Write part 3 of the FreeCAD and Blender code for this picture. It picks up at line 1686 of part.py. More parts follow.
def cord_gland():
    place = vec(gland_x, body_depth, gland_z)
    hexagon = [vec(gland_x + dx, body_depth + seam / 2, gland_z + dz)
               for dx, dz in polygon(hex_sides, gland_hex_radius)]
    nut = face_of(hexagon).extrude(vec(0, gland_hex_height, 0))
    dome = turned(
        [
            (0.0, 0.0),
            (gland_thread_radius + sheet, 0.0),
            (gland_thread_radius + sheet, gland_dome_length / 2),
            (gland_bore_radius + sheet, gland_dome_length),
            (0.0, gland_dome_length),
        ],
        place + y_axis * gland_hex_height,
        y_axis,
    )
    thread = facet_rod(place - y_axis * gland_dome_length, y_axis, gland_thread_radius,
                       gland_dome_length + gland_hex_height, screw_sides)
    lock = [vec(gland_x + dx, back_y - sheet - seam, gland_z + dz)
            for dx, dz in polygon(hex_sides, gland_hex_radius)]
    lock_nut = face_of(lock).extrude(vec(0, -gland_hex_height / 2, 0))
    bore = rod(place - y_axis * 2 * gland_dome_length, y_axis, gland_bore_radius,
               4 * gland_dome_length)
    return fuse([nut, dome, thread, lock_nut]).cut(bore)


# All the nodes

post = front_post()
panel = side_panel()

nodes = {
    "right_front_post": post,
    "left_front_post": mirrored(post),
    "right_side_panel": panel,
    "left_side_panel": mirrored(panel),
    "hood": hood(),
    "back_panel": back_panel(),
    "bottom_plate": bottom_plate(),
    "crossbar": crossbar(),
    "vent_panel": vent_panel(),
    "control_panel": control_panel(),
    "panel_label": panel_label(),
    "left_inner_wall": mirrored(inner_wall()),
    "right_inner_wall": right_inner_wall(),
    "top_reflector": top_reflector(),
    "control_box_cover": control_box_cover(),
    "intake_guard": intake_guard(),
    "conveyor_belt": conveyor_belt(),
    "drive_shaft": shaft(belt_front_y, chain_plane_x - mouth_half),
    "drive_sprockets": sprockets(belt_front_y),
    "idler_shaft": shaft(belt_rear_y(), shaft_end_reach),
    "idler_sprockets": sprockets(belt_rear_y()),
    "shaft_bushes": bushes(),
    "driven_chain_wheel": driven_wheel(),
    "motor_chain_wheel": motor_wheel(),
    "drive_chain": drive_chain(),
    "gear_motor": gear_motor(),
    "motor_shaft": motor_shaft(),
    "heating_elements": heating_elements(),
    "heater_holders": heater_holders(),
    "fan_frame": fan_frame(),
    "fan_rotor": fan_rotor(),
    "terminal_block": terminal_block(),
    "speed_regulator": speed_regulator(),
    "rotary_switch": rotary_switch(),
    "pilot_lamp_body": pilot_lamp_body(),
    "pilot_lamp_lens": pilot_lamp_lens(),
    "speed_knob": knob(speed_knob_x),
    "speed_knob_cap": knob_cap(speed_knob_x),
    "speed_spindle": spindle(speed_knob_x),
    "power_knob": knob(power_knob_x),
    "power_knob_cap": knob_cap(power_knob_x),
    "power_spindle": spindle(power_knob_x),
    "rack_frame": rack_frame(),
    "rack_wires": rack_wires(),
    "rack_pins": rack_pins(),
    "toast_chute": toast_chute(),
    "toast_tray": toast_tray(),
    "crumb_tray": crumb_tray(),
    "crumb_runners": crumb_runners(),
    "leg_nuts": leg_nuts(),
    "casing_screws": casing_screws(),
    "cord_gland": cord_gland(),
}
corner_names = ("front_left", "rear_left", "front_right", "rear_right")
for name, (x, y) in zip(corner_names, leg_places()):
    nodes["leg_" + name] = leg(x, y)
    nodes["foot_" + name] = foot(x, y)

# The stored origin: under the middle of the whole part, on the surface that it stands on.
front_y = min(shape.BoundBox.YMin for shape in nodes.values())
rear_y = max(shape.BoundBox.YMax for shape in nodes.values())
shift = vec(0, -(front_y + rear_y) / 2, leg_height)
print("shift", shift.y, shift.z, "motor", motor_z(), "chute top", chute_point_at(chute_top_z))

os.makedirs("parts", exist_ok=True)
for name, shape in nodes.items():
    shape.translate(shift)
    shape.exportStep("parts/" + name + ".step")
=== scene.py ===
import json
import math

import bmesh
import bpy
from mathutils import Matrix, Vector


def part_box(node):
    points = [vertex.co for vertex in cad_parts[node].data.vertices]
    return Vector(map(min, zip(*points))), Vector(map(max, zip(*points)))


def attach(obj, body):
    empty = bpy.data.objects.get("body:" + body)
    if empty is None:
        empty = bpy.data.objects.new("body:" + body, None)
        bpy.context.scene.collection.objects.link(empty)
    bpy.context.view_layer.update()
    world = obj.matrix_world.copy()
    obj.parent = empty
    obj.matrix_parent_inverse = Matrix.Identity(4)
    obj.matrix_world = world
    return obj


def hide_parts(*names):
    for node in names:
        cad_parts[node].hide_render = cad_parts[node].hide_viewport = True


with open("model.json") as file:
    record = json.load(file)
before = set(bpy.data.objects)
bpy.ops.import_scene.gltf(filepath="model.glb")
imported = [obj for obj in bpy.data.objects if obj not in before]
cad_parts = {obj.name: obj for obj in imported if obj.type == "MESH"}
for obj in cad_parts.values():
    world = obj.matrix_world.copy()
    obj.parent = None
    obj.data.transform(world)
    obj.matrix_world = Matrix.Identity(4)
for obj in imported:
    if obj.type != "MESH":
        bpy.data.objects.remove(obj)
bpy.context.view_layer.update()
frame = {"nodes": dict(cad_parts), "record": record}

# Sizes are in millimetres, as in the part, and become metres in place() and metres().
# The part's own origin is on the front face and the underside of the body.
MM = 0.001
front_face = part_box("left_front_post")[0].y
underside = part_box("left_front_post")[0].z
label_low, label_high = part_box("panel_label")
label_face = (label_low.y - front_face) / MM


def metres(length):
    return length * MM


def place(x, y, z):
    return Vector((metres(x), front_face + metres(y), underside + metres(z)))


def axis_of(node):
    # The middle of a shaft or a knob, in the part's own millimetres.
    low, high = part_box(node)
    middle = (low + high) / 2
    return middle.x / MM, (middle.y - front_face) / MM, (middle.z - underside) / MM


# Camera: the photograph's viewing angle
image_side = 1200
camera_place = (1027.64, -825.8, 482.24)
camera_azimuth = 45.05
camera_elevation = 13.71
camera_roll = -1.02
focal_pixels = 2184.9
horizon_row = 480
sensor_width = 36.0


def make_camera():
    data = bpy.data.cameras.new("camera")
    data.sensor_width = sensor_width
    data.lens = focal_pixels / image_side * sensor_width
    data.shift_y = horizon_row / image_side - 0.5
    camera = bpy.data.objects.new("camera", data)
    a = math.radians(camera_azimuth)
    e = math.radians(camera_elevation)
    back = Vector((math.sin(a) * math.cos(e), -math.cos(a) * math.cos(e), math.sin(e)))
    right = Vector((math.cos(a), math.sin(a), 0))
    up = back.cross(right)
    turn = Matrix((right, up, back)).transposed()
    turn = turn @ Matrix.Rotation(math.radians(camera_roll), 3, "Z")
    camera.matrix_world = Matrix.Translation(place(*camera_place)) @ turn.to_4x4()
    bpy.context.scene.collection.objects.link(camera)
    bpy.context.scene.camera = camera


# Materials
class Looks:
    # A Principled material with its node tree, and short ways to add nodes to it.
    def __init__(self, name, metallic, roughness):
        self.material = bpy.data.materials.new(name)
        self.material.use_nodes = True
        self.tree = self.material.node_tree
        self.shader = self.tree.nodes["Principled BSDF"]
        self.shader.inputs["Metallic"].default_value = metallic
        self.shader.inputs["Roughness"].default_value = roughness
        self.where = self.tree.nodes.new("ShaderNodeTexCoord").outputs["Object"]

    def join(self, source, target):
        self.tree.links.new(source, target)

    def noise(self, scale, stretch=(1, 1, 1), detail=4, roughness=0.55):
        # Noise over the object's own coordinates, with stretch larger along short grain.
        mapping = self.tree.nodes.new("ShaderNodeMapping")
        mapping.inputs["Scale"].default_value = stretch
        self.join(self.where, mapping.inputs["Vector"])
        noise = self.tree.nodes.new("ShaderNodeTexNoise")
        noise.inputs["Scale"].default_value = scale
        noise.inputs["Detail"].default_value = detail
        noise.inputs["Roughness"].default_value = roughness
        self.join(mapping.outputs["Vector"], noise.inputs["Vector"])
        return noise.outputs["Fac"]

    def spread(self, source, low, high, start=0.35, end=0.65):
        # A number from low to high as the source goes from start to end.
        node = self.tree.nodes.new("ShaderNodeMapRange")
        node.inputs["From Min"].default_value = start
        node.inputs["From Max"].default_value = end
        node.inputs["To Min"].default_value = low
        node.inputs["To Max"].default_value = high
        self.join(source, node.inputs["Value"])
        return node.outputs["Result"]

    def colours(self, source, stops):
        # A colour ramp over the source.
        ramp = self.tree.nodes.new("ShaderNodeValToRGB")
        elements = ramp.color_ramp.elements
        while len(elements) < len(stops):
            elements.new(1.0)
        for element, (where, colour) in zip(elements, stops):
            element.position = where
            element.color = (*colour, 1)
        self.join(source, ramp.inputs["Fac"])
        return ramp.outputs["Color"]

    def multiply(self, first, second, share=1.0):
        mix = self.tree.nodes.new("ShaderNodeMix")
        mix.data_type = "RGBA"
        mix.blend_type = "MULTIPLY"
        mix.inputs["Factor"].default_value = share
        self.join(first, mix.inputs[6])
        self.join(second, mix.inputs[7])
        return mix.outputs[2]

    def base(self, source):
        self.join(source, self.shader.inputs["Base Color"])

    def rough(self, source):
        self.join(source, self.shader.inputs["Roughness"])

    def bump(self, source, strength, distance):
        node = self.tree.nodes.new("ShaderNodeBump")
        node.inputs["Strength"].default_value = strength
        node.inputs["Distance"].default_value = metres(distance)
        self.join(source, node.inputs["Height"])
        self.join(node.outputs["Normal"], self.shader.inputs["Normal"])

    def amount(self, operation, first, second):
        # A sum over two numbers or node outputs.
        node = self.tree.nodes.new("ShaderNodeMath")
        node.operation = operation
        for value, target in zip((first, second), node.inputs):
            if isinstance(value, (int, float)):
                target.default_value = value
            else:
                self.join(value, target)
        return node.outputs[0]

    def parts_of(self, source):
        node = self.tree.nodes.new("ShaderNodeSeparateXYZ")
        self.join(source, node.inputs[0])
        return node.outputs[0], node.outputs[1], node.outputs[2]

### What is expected
Quote exactly the lines running from the line with "points = [vertex.co" through the line with "bpy.context.scene.collection.objects.link(empty)", both ends included, and nothing more.

### Written answer
    points = [vertex.co for vertex in cad_parts[node].data.vertices]
    return Vector(map(min, zip(*points))), Vector(map(max, zip(*points)))


def attach(obj, body):
    empty = bpy.data.objects.get("body:" + body)
    if empty is None:
        empty = bpy.data.objects.new("body:" + body, None)
        bpy.context.scene.collection.objects.link(empty)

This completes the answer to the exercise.